For those who have never heard of ISA’s the thought of anyone willing giving up a portion of their income can certainly seem daunting. However for the right individual it can open doors that otherwise might be locked.

Not every individual who desires to further their education or career has the ability to take out loans to fund their education, furthermore, many don’t want to risk the chance of not being able to pay their student loans after graduation.

Theoretically, income share agreements provide a “win-win” situation for both institution providing the service or education, and the borrower.

Let’s take a look at some of the major benefits of ISA’s.

Major Benefits of the ISA

While I’ll be exploring some of the areas of improvement that the ISA should focus on, there are some incredibly clear benefits that make the ISA model enticing for both the lender and borrower.

Capped Payment Amount

For most income sharing agreements, the amount in which the borrower pays back is capped at a certain agreed upon amount.

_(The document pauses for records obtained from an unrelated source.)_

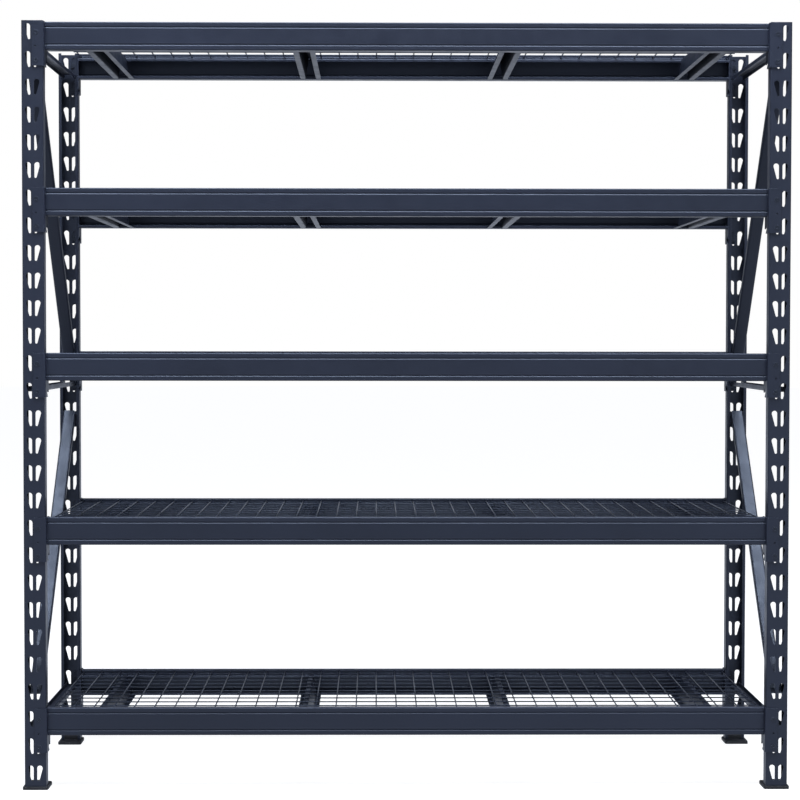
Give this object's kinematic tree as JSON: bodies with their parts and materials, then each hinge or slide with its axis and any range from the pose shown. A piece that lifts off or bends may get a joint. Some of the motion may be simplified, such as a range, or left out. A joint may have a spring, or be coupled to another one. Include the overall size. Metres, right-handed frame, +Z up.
{
  "type": "boltless steel shelving",
  "caption": "Boltless steel shelving rack: keyhole-slotted posts, stepped beams hooked in by riveted brackets, channel deck supports and lift-off welded wire decks.",
  "frame": {"origin": "on the floor, at the middle of the footprint of the four feet", "axes": "+X along the beams to the right as seen from the front, +Y from the front to the rear, +Z up the posts"},
  "size_m": [1.966, 0.62, 1.96],
  "materials": {
    "post_steel": "satin dark blue-grey powder coat",
    "beam_steel": "satin dark blue-grey powder coat",
    "support_steel": "satin dark blue-grey powder coat",
    "deck_wire": "satin dark blue-grey powder coat",
    "rivet_steel": "painted over, slightly glossier and worn",
    "foot_plastic": "moulded black, fine grain"
  },
  "bodies": {
    "end_frames": {"post_front_left": "post_steel", "post_front_right": "post_steel", "post_rear_left": "post_steel", "post_rear_right": "post_steel", "foot_front_left": "foot_plastic", "foot_front_right": "foot_plastic", "foot_rear_left": "foot_plastic", "foot_rear_right": "foot_plastic", "tie_left_low": "post_steel", "tie_left_mid": "post_steel", "tie_left_top": "post_steel", "tie_right_low": "post_steel", "tie_right_mid": "post_steel", "tie_right_top": "post_steel", "brace_left_low": "post_steel", "brace_left_high": "post_steel", "brace_right_low": "post_steel", "brace_right_high": "post_steel"},
    "shelf_1": {"beam_front_1": "beam_steel", "beam_rear_1": "beam_steel", "brackets_1": "beam_steel", "rivets_1": "rivet_steel", "supports_1": "support_steel"},
    "deck_1": {"wire_deck_1": "deck_wire"},
    "shelf_2": {"beam_front_2": "beam_steel", "beam_rear_2": "beam_steel", "brackets_2": "beam_steel", "rivets_2": "rivet_steel", "supports_2": "support_steel"},
    "deck_2": {"wire_deck_2": "deck_wire"},
    "shelf_3": {"beam_front_3": "beam_steel", "beam_rear_3": "beam_steel", "brackets_3": "beam_steel", "rivets_3": "rivet_steel", "supports_3": "support_steel"},
    "deck_3": {"wire_deck_3": "deck_wire"},
    "shelf_4": {"beam_front_4": "beam_steel", "beam_rear_4": "beam_steel", "brackets_4": "beam_steel", "rivets_4": "rivet_steel", "supports_4": "support_steel"},
    "deck_4": {"wire_deck_4": "deck_wire"},
    "shelf_5": {"beam_front_5": "beam_steel", "beam_rear_5": "beam_steel", "brackets_5": "beam_steel", "rivets_5": "rivet_steel", "supports_5": "support_steel"},
    "deck_5": {"wire_deck_5": "deck_wire"}
  },
  "joints": [
    {"name": "shelf_1_unhook", "type": "slide", "parent": "end_frames", "child": "shelf_1", "axis": [0, 0, 1], "range_m": [0, 0.015]},
    {"name": "deck_1_lift", "type": "slide", "parent": "shelf_1", "child": "deck_1", "axis": [0, 0, 1], "range_m": [0, 0.3]},
    {"name": "shelf_2_unhook", "type": "slide", "parent": "end_frames", "child": "shelf_2", "axis": [0, 0, 1], "range_m": [0, 0.015]},
    {"name": "deck_2_lift", "type": "slide", "parent": "shelf_2", "child": "deck_2", "axis": [0, 0, 1], "range_m": [0, 0.3]},
    {"name": "shelf_3_unhook", "type": "slide", "parent": "end_frames", "child": "shelf_3", "axis": [0, 0, 1], "range_m": [0, 0.015]},
    {"name": "deck_3_lift", "type": "slide", "parent": "shelf_3", "child": "deck_3", "axis": [0, 0, 1], "range_m": [0, 0.3]},
    {"name": "shelf_4_unhook", "type": "slide", "parent": "end_frames", "child": "shelf_4", "axis": [0, 0, 1], "range_m": [0, 0.015]},
    {"name": "deck_4_lift", "type": "slide", "parent": "shelf_4", "child": "deck_4", "axis": [0, 0, 1], "range_m": [0, 0.3]},
    {"name": "shelf_5_unhook", "type": "slide", "parent": "end_frames", "child": "shelf_5", "axis": [0, 0, 1], "range_m": [0, 0.015]},
    {"name": "deck_5_lift", "type": "slide", "parent": "shelf_5", "child": "deck_5", "axis": [0, 0, 1], "range_m": [0, 0.3]}
  ]
}
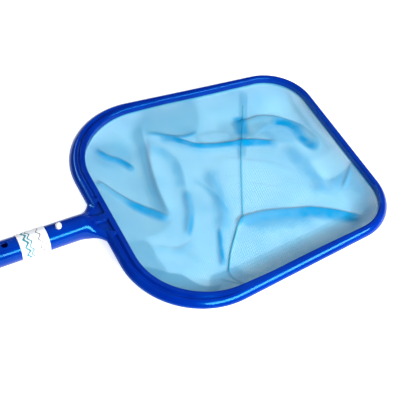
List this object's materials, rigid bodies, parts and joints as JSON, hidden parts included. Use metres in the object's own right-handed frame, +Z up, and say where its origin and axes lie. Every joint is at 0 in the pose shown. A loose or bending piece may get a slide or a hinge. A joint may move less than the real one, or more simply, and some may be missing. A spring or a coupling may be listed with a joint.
{
  "type": "leaf skimmer net",
  "caption": "Flat pool leaf skimmer head: rounded blue frame moulded in one with a short tubular handle, shallow fine-mesh net bag, sprung two-button pole clip.",
  "frame": {"origin": "middle of the bounding box's bottom face, on the surface the tool lies on", "axes": "+X from the handle to the far end of the head, +Y across the head, +Z up through the open side of the net"},
  "size_m": [0.473, 0.317, 0.0389],
  "materials": {
    "royal_blue_plastic": "glossy moulded polypropylene",
    "pale_blue_net": "fine translucent woven mesh",
    "label_paper": "white sticker with a plain printed pattern",
    "white_nylon": "natural white nylon"
  },
  "bodies": {
    "head": {"frame": "royal_blue_plastic", "retaining_ring": "royal_blue_plastic", "hem_band": "pale_blue_net", "net_bag": "pale_blue_net", "bottom_seam": "pale_blue_net", "label": "label_paper", "clip_bend": "white_nylon"},
    "clip_upper": {"clip_leg_upper": "white_nylon"},
    "clip_lower": {"clip_leg_lower": "white_nylon"}
  },
  "joints": [
    {"name": "upper_button_press", "type": "hinge", "parent": "head", "child": "clip_upper", "pos_m": [-0.187, 0, 0.02984], "axis": [0, 1, 0], "range_deg": [0, 6.6], "stiffness_Nm_per_rad": 1, "springref_deg": -6.88},
    {"name": "lower_button_press", "type": "hinge", "parent": "head", "child": "clip_lower", "pos_m": [-0.187, 0, 0.00906], "axis": [0, -1, 0], "range_deg": [0, 6.6], "stiffness_Nm_per_rad": 1, "springref_deg": -6.88}
  ]
}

You may agree to give 5% of your salary for 5 years in exchange for your education, but if you reach the cap before hand your income agreement then ends.

For example, if you join a university that caps your payment at 25,000, you could very feasibly have a six figure a year job and reach the cap in just five to six years.

Compared to traditional student loans that incur interest income share agreements will not grow as you pay your ‘debt’ down. Your defined upon agreement will remain the same throughout the course of your ISA.

Earning more will increase your payment, but your ISA will be paid off sooner.

No Up Front Cost

In most ISA arrangements there is no up front cost required for the educational service rendered, minus the occasional small deposit.

Unlike the current university model which does not guarantee any specified outcome upon graduation, the no up front cost model places a large amount of responsibility on the institution to deliver their promised result.

Those who use an ISA business model, NEED their students to succeed in order to benefit as a business.

Overpromising or not delivering quality education would ultimately only hurt their ability to grow as a business which encourages innovation and high quality customer care.

Additionally, students who choose an ISA model to fund their learning ultimately lose nothing but time if things do not go as planned. They can walk away with a learning experience sans a large amount of debt.

Given in the United States you can’t even declare your student loans through bankruptcy, going to college for two years and deciding it wasn’t for you is incredibly costly.

Challenges of The ISA

Of course, despite its promise, ISA’s are not perfect.

For one, it currently lacks the regulatory structure that traditional federal loans provide in most countries. In some instances, lenders are using smoke and mirrors to trick students into a clearly less than satisfactory conditions.

That said, for the right person, income share agreements can be a welcome alternative to help transition careers, find new work, and learn marketable and valuable skills in today’s economy.

Again despite the promise of ISA’s (we’re fans of them ourselves at Pesto) the reality is there needs to be more regulation and more clear terms.

Given individuals are legally giving up part of their income, it’s crucial that educational companies using ISA’s be transparent and upfront about what the agreement entails.

Like other regulations in the finance industry, proponents of ISA’s should call for legitimate regulation so that borrows can make an informed decision based on their specific needs.

The goal of an ISA is to provide individuals the opportunity to invest in their education in a different way than that is currently offered which is driven by accountability.